3.45. Supply arrangement method of supply

  1. A supply arrangement (SA) is a non-binding arrangement between Canada and a pre-qualified supplier that allows departments and agencies to award contracts and solicit bids from a pool of pre-qualified suppliers for specific requirements within the scope of the SA.
  2. An SA is not a contract for the provision of the goods and services described in it and neither party is legally bound, as a result of signing a supply arrangement alone. The intent of a supply arrangement is to establish a framework to permit expeditious processing of individual bid solicitations, which result in legally binding contracts for the goods and services described in those bid solicitations.
  3. An SA may be used when:
    1. the overall requirement cannot be clearly defined at the outset and it is proposed to establish a pool of screened suppliers from which clients and PWGSC solicit bids for individual requirements;
    2. a commodity is procured on a regular basis (goods or services);
    3. a standing offer is not suitable, due to variables in resulting call-ups (e.g. varying methods/basis of payment, or the statement of work or commodity cannot be adequately defined in advance);
    4. a simplified solicitation, undertaken by users/clients, can be used to obtain competitive bids from the pre-qualified suppliers;
    5. selection will be based on best value, as described in the SA and the subsequent solicitation; and
    6. it is more efficient for PWGSC to operate as the provider of the framework on behalf of other users/clients and not as the contracting authority.
  4. Supply arrangements are generally issued following a Request for Supply Arrangement process.

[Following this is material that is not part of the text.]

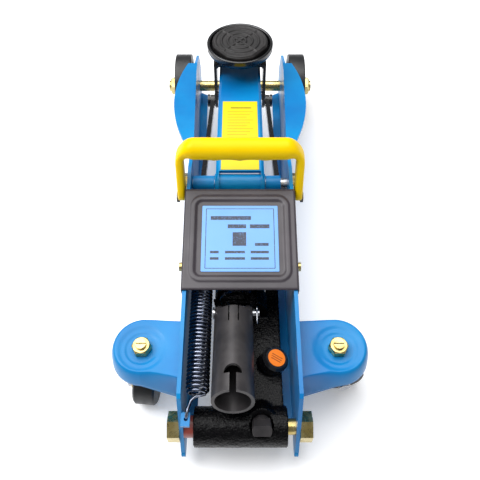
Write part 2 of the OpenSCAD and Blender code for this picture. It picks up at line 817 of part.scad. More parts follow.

For more information on the solicitation process, see Chapter 4 - Solicitation Process. When developing the procurement strategy, contacting officers should consider the following:
    1. if national and international trade agreements apply to the solicitation (see 3.50 Procurements Subject to Trade Agreements);
    2. whether or not ceiling prices will be included in the SAs;
    3. how security requirements will be managed (i.e. what are the base security requirements and how are different security requirements managed.). The contracting officer must ensure that a contract resulting from an SA contains the proper security requirements and that the client is aware of its responsibility in the confirmation of the actual security status of the organization/personnel prior to issuing the contract;
      IMPORTANT: When security clearances such as IT, Production and/or COMSEC are required, seek assurance of these specific security types from the Canadian Industrial Security Directorate (CISD) as they are contract specific and not blanket clearances held by the organizations.
    4. how the use of the SA will be monitored and reported.
  5. Each SA should contain clear instructions on how to use the SA and identify which departments and agencies can use them.
  6. A requirement that would normally be covered by the trade agreement is still covered when solicited or contracted through the use of a supply arrangement method of supply.
    1. The use of this method of supply is considered selective tendering under the international trade agreements. A Notice of Proposed Procurement (NPP) must be posted for each separate procurement under a supply arrangement (SA) that is equal to or over the relevant trade agreement threshold(s) and rules with respect to minimum solicitation periods must be followed. For more information, see International trade agreements and use of supply arrangements and 4.75.5 Determining the solicitation period.
    2. The use of this method of supply is considered to be a standing arrangement under the Canadian Free Trade Agreement (CFTA). For standing arrangements under the CFTA, the procuring entity must indicate how subsequent purchases will be made from a supplier when issuing the call for the standing arrangement.